Les arrivants. France 2009, 111 mins. French with English subtitles. Directors: Claudine Bories, Patrice Chagnard. Producer: Katya Larais. Production: Les Films d’Ici. 
Showtimes: 26 July at 11:30 a.m. , 11 August at 7:30 p.m., 16 August at 3:00 p.m. , 23 August at 11:30 a.m. 
 

LIFE 2.0.
Every day, in all corners of the globe, hundreds of thousands of users log on to Second Life, a virtual online world not entirely unlike our own. They enter a new reality whose inha­bitants assume alternate personas in the form of ‘avatars’ – digital alter egos that can be sculpted and manipulated at will, representing reality, fantasy, or a healthy mix of both. In this alternate landscape escapism is given free rein, relationships are formed, and a real-world economy thrives, effectively blurring the lines between reality and ‘virtual’ reality.
LIFE 2.0. USA, 2010, X mins. With English subtitles. Director: Jason Spingarn-Koff
Showtimes: 21 July at  7:30 p.m., 4 August at 3:00 p.m., 25 August at 11:30 a.m.

BOMBAY LUNCH
The film takes a look at the ‘lunch culture’ of Bombay, where lunch has been systematized with the delivery of private lunchboxes. We follow the lunch delivery men, the so-called Dabba Wallahs, who drive from home to home to pick up lunches and deliver them to family members at their workplaces.

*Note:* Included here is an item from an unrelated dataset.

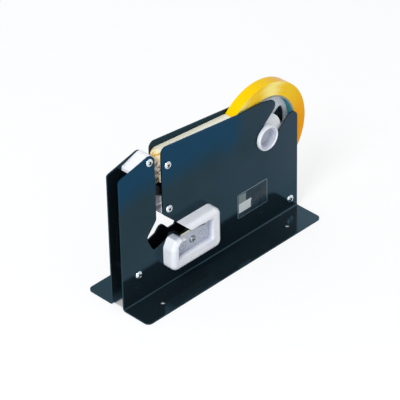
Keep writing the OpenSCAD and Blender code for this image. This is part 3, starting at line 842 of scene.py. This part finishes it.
inset = g.node(
    "FunctionNodeRandomValue", {"data_type": "FLOAT"},
    {2: 0.0, 3: wire["Unevenness"], "ID": column, "Seed": wire["Seed"]}, 1,
)
edge_y = side * (inset - wire["Width"] * 0.5)
place = g.node(
    "ShaderNodeCombineXYZ", None,
    {0: radius * angle.math("COSINE", angle), 1: edge_y, 2: radius * angle.math("SINE", angle)},
)
moved = g.node("ShaderNodeVectorMath", {"operation": "ADD"}, {0: place, 1: tuple(SEAT)})
bent = g.node("GeometryNodeSetPosition", None, {"Geometry": sheet, "Position": moved})
closed = g.node("GeometryNodeMergeByDistance", None, {"Geometry": bent, "Distance": 1e-6})
finish_recipe(closed, wire["Finish"])
wound = cook("tape_wound", g, sizes, points("roll_start", []), yellow)
tidy_mesh(wound, 50)
stand_in(wound, "tape_roll")

# %% [markdown]
# The core is a tube of wound card with a printed blue-green inside. Its paper strips leave
# a spiral joint, and its cut ends show grey card.

# %% Card core
def card_core(name):
    """Wound card: printed inside with a spiral joint, and bare on its cut ends."""
    made, g, shader = new_material(name)
    point = object_point(g, tuple(SEAT))
    x, y, z = axes_of(g, point)
    bearing = g.math("ARCTAN2", z, x) / math.tau
    joint = abs(g.math("FRACT", bearing + y / 0.06) - 0.5)
    seam = 1 - ramp(joint, 0.006, 0.018)
    cut = ramp(abs(axes_of(g, normal_of(g), "Y")[0]), 0.5, 0.8)
    fibre = noise(g, point, 0.0012, 4, (1, 0.3, 1))
    inside = blend_colours(ramp(fibre, 0.3, 0.7), rgb(62, 150, 168), rgb(50, 132, 150))
    inside = blend_colours(seam * 0.6, inside, rgb(34, 92, 108))
    card = blend_colours(ramp(fibre, 0.35, 0.7), rgb(172, 166, 152), rgb(146, 138, 124))
    feed(shader, Base_Color=blend_colours(cut, inside, card), Roughness=0.5 + fibre * 0.3)
    feed(shader, Normal=bump(g, fibre - seam, 0.00004))
    return made


dress("tape_core", card_core("core_card"))

# %% [markdown]
# ## The drawn strip
# Tape runs from the roll, over the guide's rounded nose and down into the slot, sticky side
# out. Where it bends it creases and shows gold, and the hanging tail is wrinkled, streaked
# with painted shadow and painted highlights, and cut off at a slant. It is too thin and too
# bent for a box, so it is a grid of points laid along its path, with a thickness, small waves
# and a length of its own for each row. Attributes store how far along and across each point
# lies, for the colours.
# The nose's radius and height, the angle at which the tape leaves the roll and the slant of
# its cut end are the CAD solid's own.

# %% The strip's path
strip_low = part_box("tape_strip")[0]
NOSE_R, NOSE_Z = 0.0054, 0.1362
THICK, LIFT = 0.0003, 0.0003
TAIL_SLANT = math.tan(math.radians(51))
PEEL = math.radians(136.2)
guide_x = strip_low.x + THICK
NOSE = Vector((guide_x + NOSE_R, 0, NOSE_Z))
ROWS, TAIL_STEPS = 15, 46
peel_point = Vector((
    SEAT.x + (OUTER + LIFT) * math.cos(PEEL), 0, SEAT.z + (OUTER + LIFT) * math.sin(PEEL)
))
to_peel = peel_point - NOSE
wrap = math.atan2(to_peel.z, to_peel.x) + math.acos(NOSE_R / to_peel.length)
straight = math.sqrt(to_peel.length_squared - NOSE_R ** 2)
bend = NOSE_R * (math.pi - wrap)
print("the strip leaves the nose at", round(math.degrees(wrap), 1), "degrees")


def strip_line(s):
    """Place and outward direction at distance s from the roll."""
    out = Vector((math.cos(wrap), 0, math.sin(wrap)))
    along = Vector((math.sin(wrap), 0, -math.cos(wrap)))
    if s < straight:
        return NOSE + out * NOSE_R + along * (straight - s), out
    if s < straight + bend:
        a = wrap + (s - straight) / NOSE_R
        out = Vector((math.cos(a), 0, math.sin(a)))
        return NOSE + out * NOSE_R, out
    return Vector((guide_x, 0, NOSE.z - (s - straight - bend))), Vector((-1, 0, 0))


# %% Points of the ribbon
def strip_points():
    """Outer and inner layer of points, and how many lie along one row."""
    rng = random.Random(11)
    hang = NOSE.z - strip_low.z
    steps = [straight * i / 26 for i in range(26)]
    steps += [straight + bend * i / 14 for i in range(14)]
    half = WIDTH / 2
    waves = [
        (rng.uniform(240, 700), rng.uniform(-500, 500), rng.uniform(0, math.tau)) for _ in range(6)
    ]
    layers = ([], [])
    for j in range(ROWS):
        y = -half + 2 * half * j / (ROWS - 1)
        tail = hang - max(0, -y) * TAIL_SLANT
        places = steps + [straight + bend + tail * i / TAIL_STEPS for i in range(TAIL_STEPS + 1)]
        for s in places:
            centre, out = strip_line(s)
            loose = min(max((s - straight - 0.4 * bend) / 0.006, 0), 1)
            sway = sum(math.sin(a * s + b * y + c) for a, b, c in waves) / 6
            lift = loose * (0.00022 * sway + 0.0001)
            edge = THICK * 0.75
            for layer, away in zip(layers, (edge + lift, max(lift, 0) * 0.8)):
                spot = centre + out * (away + 0.00002)
                layer.append((spot.x, y, spot.z, s - straight, y))
    return layers, len(places)


# %% The ribbon's mesh
def strip_mesh():
    """Closed ribbon: its two layers of points, joined round the edges."""
    layers, count = strip_points()
    mesh = bpy.data.meshes.new("tape_ribbon")
    verts = [v[:3] for layer in layers for v in layer]
    size = ROWS * count
    faces = []
    for j in range(ROWS - 1):
        for i in range(count - 1):
            a = j * count + i
            faces.append((a, a + 1, a + count + 1, a + count))
            faces.append(tuple(size + v for v in (a, a + count, a + count + 1, a + 1)))
    rim = list(range(count)) + [j * count + count - 1 for j in range(1, ROWS)]
    rim += [(ROWS - 1) * count + i for i in range(count - 2, -1, -1)]
    rim += [j * count for j in range(ROWS - 2, 0, -1)]
    for a, b in zip(rim, rim[1:] + rim[:1]):
        faces.append((b, a, size + a, size + b))
    mesh.from_pydata(verts, [], faces)
    for name, at in (("along", 3), ("across", 4)):
        values = mesh.attributes.new(name, "FLOAT", "POINT")
        values.data.foreach_set("value", [v[at] for layer in layers for v in layer])
    return mesh


# %% [markdown]
# Seen from its sticky side the tape is pale, with gold in its creases. Along its length it
# changes: flat and cream up to the nose, creased over it, and where it hangs streaked with
# brown painted shadow and pale painted highlights.

# %% Tape film
def tape_film(name):
    """Pale film with folds that lie at a slant and grow stronger past the nose."""
    made, g, shader = new_material(name, IOR=1.48)
    shader.inputs["Coat Weight"].default_value = 0.3
    shader.inputs["Coat Roughness"].default_value = 0.1
    along = g.node("ShaderNodeAttribute", {"attribute_name": "along"}, out="Fac")
    across = g.node("ShaderNodeAttribute", {"attribute_name": "across"}, out="Fac")
    point = g.node("ShaderNodeCombineXYZ", None, {0: along, 1: across})
    cloud = noise(g, point, 0.005, 3, (1, 0.7, 1))
    slant = (0, 0, math.radians(57))
    slanted = g.node("ShaderNodeMapping", None, {"Vector": point, "Rotation": slant})
    folds = noise(g, slanted, 0.0034, 2, (1, 0.4, 1))
    flat = blend_colours(ramp(cloud, 0.35, 0.7), rgb(255, 254, 238), rgb(252, 247, 220))
    crease = blend_colours(ramp(folds, 0.46, 0.56), rgb(252, 238, 190), rgb(226, 172, 50))
    # painted shadow and highlight: the hanging tail is streaked brown in shade and pale where lit
    tail = blend_colours(ramp(folds, 0.45, 0.53), rgb(150, 124, 92), rgb(248, 236, 214))
    nose = ramp(along, -0.001, 0.005)
    hanging = ramp(along, 0.009, 0.0125)
    tip = ramp(along + across * 0.6, 0.033, 0.036)
    colour = blend_colours(nose, flat, crease)
    colour = blend_colours(hanging, colour, tail)
    colour = blend_colours(tip, colour, rgb(244, 242, 238))
    feed(shader, Base_Color=colour, Roughness=0.3 - nose * 0.1 + cloud * 0.15)
    feed(shader, Normal=bump(g, folds * nose, 0.00025))
    return made


film = tape_film("tape_film")
ribbon = keep("tape_ribbon", strip_mesh(), film)
tidy_mesh(ribbon, 60)
stand_in(ribbon, "tape_strip")

# %% [markdown]
# ## The lever's spring
# A torsion spring pushes the lever over the slot. Its wire follows a path: a leg, three
# turns and another leg, so a recipe sweeps a round profile along the path.

# %% Spring
WIRE_R, COIL_R, LEG = 0.0005, 0.004, 0.014


def spring_path(steps=20, turns=3):
    """The wire's line, measured from the lever's pin and the CAD solid's box."""
    low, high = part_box("lever_spring")
    pin = middle("lever_pin")
    y0, y1 = low.y + WIRE_R, high.y - WIRE_R
    line = [(low.x + WIRE_R, y0, low.z), (low.x + WIRE_R, y0, pin.z - LEG)]
    for i in range(turns * steps + 1):
        a = math.pi - math.tau * i / steps
        y = y0 + (y1 - y0) * i / (turns * steps)
        line.append((pin.x + COIL_R * math.cos(a), y, pin.z + COIL_R * math.sin(a)))
    line.append((high.x - WIRE_R, y1, high.z))
    return line, pin, y0, y1


line, pin, coil_low, coil_high = spring_path()
steel = metal("spring_wire", rgb(150, 152, 156), rgb(110, 112, 118), 0.3)
track = bpy.data.meshes.new("spring_line")
track.from_pydata(line, [(i, i + 1) for i in range(len(line) - 1)], [])
sizes = {"Wire radius": WIRE_R - 0.00001, "Sides": 14, "Finish": steel}
g, wire = recipe("wire along a line", sizes)
curve = g.node("GeometryNodeMeshToCurve", None, {"Mesh": wire["Geometry"]})
values = {"Resolution": wire["Sides"], "Radius": wire["Wire radius"]}
profile = g.node("GeometryNodeCurvePrimitiveCircle", None, values)
values = {"Curve": curve, "Profile Curve": profile, "Fill Caps": True}
swept = g.node("GeometryNodeCurveToMesh", None, values)
finish_recipe(swept, wire["Finish"])
spring = cook("spring_wire", g, sizes, track, steel)
tidy_mesh(spring, 50)
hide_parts("lever_spring")
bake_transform(spring)

# %% [markdown]
# ## The label
# A small clear film is stuck straight on the front plate. Nothing is printed on it but a
# thin pale border and two plain fields, grey above light. The film is a sheet with round
# corners, so its outline is drawn with four arcs and pushed out by its thickness.

# %% Label sheet
LABEL_W, LABEL_H, LABEL_R = 0.039, 0.0262, 0.0012
label_low, label_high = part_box("plate_label")
label = (label_low + label_high) / 2


def film_sheet():
    """Thin sheet in the XZ plane, from the plate's face outwards, with round corners."""
    mesh = bmesh.new()
    outline = []
    for i, (sx, sz) in enumerate(((1, 1), (1, -1), (-1, -1), (-1, 1))):
        for k in range(6):
            a = math.pi / 2 - (i + k / 5) * math.pi / 2
            x = label.x + sx * (LABEL_W / 2 - LABEL_R) + LABEL_R * math.cos(a)
            z = label.z + sz * (LABEL_H / 2 - LABEL_R) + LABEL_R * math.sin(a)
            outline.append((x, z))
    rings = []
    for inset, y in ((0, label_high.y), (0, label_low.y + 0.00005), (0.00006, label_low.y)):
        ring = []
        for x, z in outline:
            x -= math.copysign(inset, x - label.x)
            z -= math.copysign(inset, z - label.z)
            ring.append(mesh.verts.new((x, y, z)))
        rings.append(ring)
    count = len(outline)
    for a, b in zip(rings, rings[1:]):
        for i in range(count):
            j = (i + 1) % count
            mesh.faces.new((a[i], a[j], b[j], b[i]))
    mesh.faces.new(rings[0])
    mesh.faces.new(rings[-1][::-1])
    made = bpy.data.meshes.new("label_sheet")
    mesh.to_mesh(made)
    mesh.free()
    return made


# %% Label film
def label_film(name):
    """Dark film with a pale border and, at its left, a grey field above a light one."""
    made, g, shader = new_material(name, IOR=1.3)
    point = object_point(g, tuple(label))
    x, z = axes_of(g, point, "XZ")
    cloud = noise(g, point, 0.004, 3)
    edge = g.math("MAXIMUM", abs(x) - LABEL_W / 2, abs(z) - LABEL_H / 2)
    border = ramp(edge, -0.0009, -0.0006)
    inner = 1 - ramp(edge, -0.0016, -0.0013)
    left = 1 - ramp(x + (cloud - 0.5) * 0.004, -0.0025, -0.0015)
    upper = 1 - ramp(x, -0.0088, -0.0084)
    light = ramp(z, -0.0078, -0.0074) * (1 - ramp(z, 0.0022, 0.0026))
    field = blend_colours(ramp(cloud, 0.35, 0.75), rgb(24, 44, 56), rgb(40, 62, 74))
    grey = inner * upper * ramp(z, 0.0022, 0.0026)
    field = blend_colours(grey, field, rgb(116, 130, 130))
    field = blend_colours(inner * left * light, field, rgb(196, 204, 206))
    colour = blend_colours(border, field, rgb(112, 134, 144))
    feed(shader, Base_Color=colour, Roughness=0.22 + cloud * 0.15)
    feed(shader, Normal=bump(g, cloud, 0.00001))
    return made


sheet_film = label_film("label_film")
film_piece = keep("label_sheet", film_sheet(), sheet_film)
tidy_mesh(film_piece, 40)
stand_in(film_piece, "plate_label")
print("label sheet has", len(film_piece.data.polygons), "faces")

The film shows how food can be regarded as part of a local religious and cultural identity and thus as part of a ‘homing’ strategy.
Bombay Lunch. 2011. Directors Lau Leth Larsen, Martin Berthelsen, Amrit Gangar. Documentary film, 18 mins. With English subtitles.
Showtimes: 21 July at 3:00 p.m., 9 August at 11:30 a.m.

BURNING MAN. VOYAGE IN UTOPIA
The Burning Man Festival is held every year in the Black Rock Desert in Nevada. 50,000 people live out their personal dreams in an alternative urban community.  For a week they live in alternative dwellings and vehicles that reflect all kinds of utopian ideas of a different world. In the documentary the founder, Larry Harvey, and the artist David Best talk about the magical attraction of the Burning Man experience. Burning Man. Voyage in Utopia. Director and scriptwriter: Laurent Le Gall © Free Run Pictures
Showtimes: 11 August at 11:30 a.m., 18 August at 3:00 p.m.